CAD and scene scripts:
+++

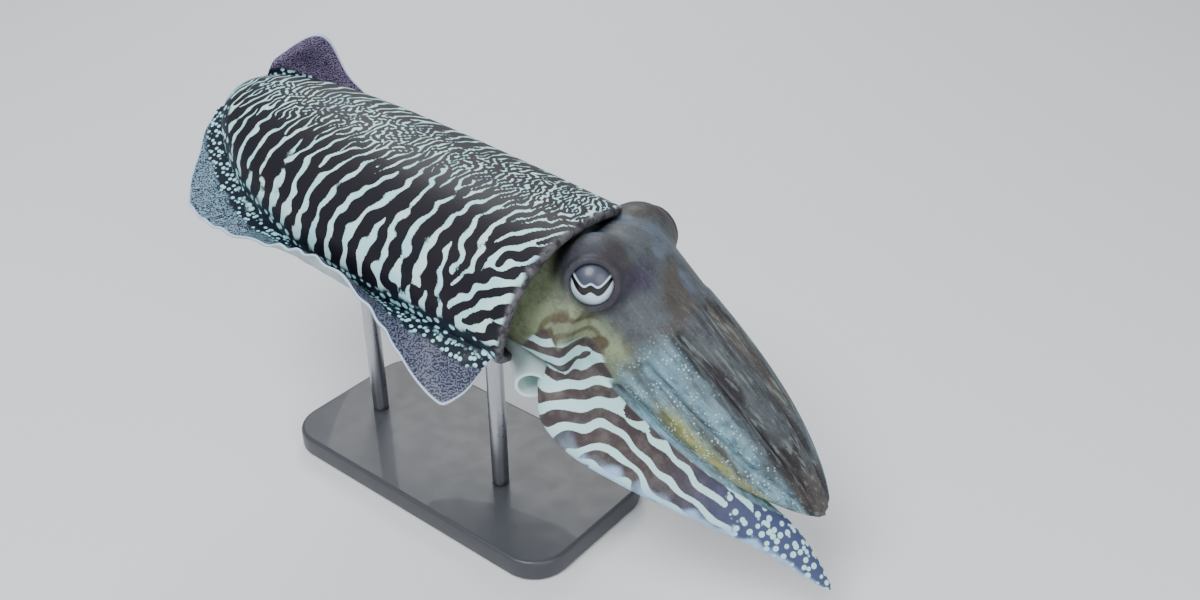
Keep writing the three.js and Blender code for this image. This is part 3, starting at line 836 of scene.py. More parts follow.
def headTint(points, inHead, crownTurn, blade, onArms, eyeGap):
    x, y, z = inHead.T
    ex, ey, ez = head["eyePlace"]
    turn = np.abs(crownTurn)
    offBlade = 1 - blade
    stretched = np.stack([x * 0.2, y, z], 1)
    streaks = smoothNoise(stretched, 8, 74) + 0.6 * smoothNoise(stretched, 4, 75)
    cheek = smooth(70, 88, turn) * smooth(66, 46, x)
    patchAt = np.linalg.norm(inHead - np.array([ex + 11, -ey + 9, ez + 9]), axis=1)
    # painted shade: a dark ring along the fold round the eye
    foldShade = bump(eyeGap, head["eyeRadius"] + 5.5, 2.6) * smooth(24, 12, x)
    rings = smooth(0.1, 0.8, np.sin(np.hypot(x - 34, 1.4 * (z + 6)) * 2 * math.pi / 8.5 + 1.2))
    ringZone = smooth(13, 9, np.abs(np.hypot(x - 30, z + 10) - 6))
    ringZone = ringZone * smooth(74, 84, turn) * smooth(112, 102, turn)
    bluish = smooth(70, 40, x) * smooth(60, 40, turn)
    yellow = bump(turn, headMarks["yellowAt"], 8) * smooth(70, 90, x) * smooth(172, 150, x)
    farEdge = bump(crownTurn, -20, 7) * onArms * smooth(0.2, 0.6, np.sin(crownTurn * 1.3 + 0.02 * x))
    coats = [
        ("brown", 0.8 * smooth(-0.3, 0.7, smoothNoise(points, 30, 71))),
        ("blue", 0.7 * smooth(0.1, 0.9, smoothNoise(points, 16, 76)) * bluish),
        ("cheek", cheek * (0.85 + 0.15 * smoothNoise(points, 15, 72))),
        ("cheekBrown", cheek * smooth(0.35, 0.8, smoothNoise(points, 11, 77)) * smooth(12, 22, x)),
        ("belly", smooth(140, 165, turn) * smooth(60, 50, x)),
        ("patch", 0.8 * smooth(14, 4, patchAt + 2 * smoothNoise(points, 12, 73))),
        # painted shade along the fold round the eye
        ("streakAndShade", 0.55 * foldShade),
        ("cheekBrown", 0.75 * rings * ringZone * smooth(56, 46, x)),
        ("armBlue", onArms * 0.85 * smooth(46, 60, turn) * (0.85 + 0.3 * streaks)),
        ("armYellow", onArms * 0.85 * yellow),
        ("belly", onArms * 0.6 * smooth(112, 140, turn) * offBlade),
        ("streakAndShade", onArms * 0.8 * smooth(0.1, 0.9, streaks) * smooth(62, 44, turn)),
        ("streakAndShade", 0.35 * onArms * smooth(0.5, 1.1, -streaks) * smooth(44, 60, turn) * offBlade),
    ]
    # painted shade: the grooves between the arms are darkened with the streak colour
    for angle, depth in headMarks["grooves"]:
        grooveShade = bump(turn, angle + 1.5 * smoothNoise(points, 30, 78), headMarks["grooveWidth"])
        coats.append(("streakAndShade", onArms * depth * grooveShade * smooth(62, 84, x) * offBlade))
    coats.append(("armBlue", 0.7 * farEdge))
    tint = np.repeat(headPaints["top"][None, :], len(points), 0)
    for name, amount in coats:
        tint = tint + (headPaints[name][None, :] - tint) * np.clip(amount, 0, 1)[:, None]
    return tint


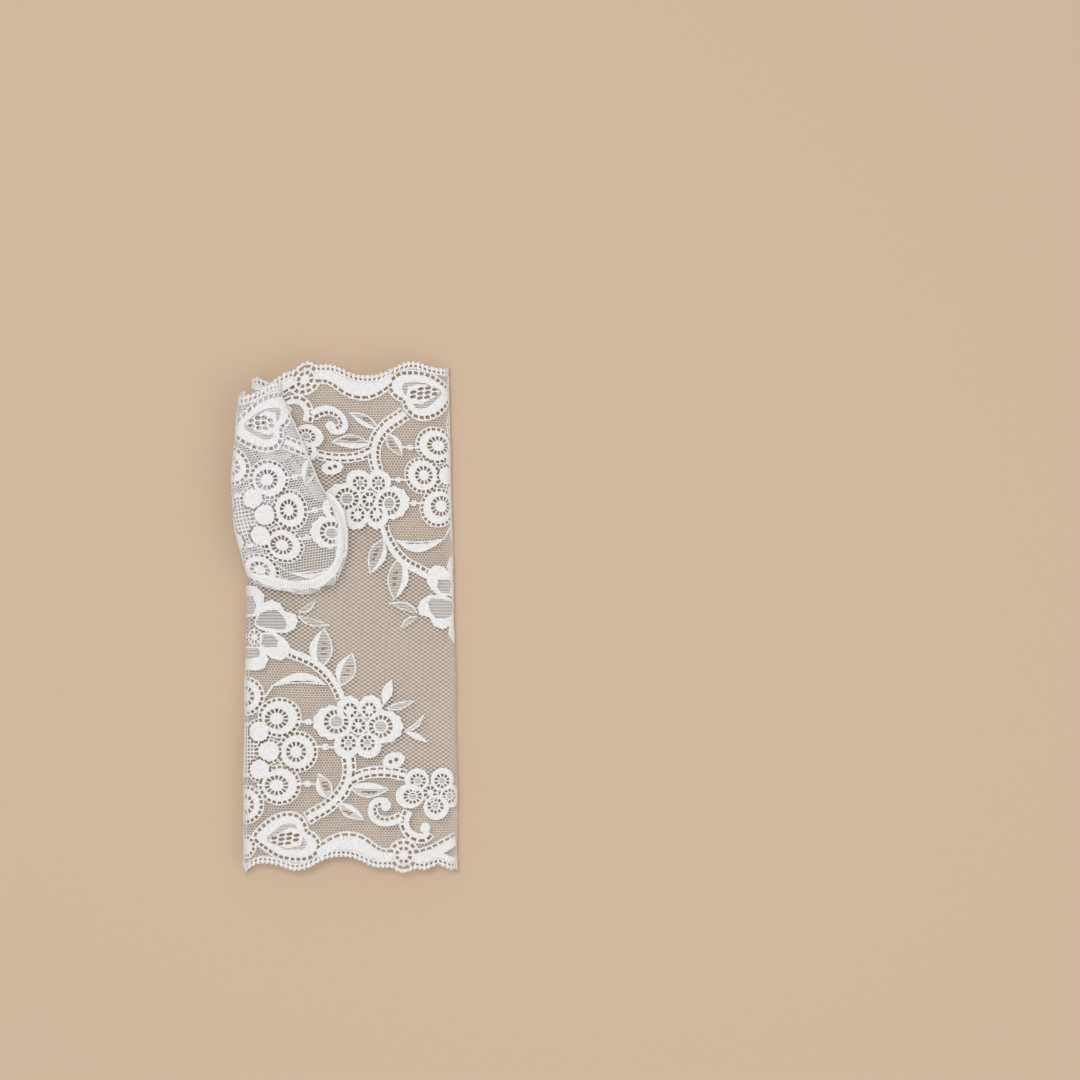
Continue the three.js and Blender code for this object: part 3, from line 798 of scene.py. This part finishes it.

+++

Your objective: Report all lines of the material that contain the word "part".

Complete output:
Keep writing the three.js and Blender code for this image. This is part 3, starting at line 836 of scene.py. More parts follow.
Continue the three.js and Blender code for this object: part 3, from line 798 of scene.py. This part finishes it.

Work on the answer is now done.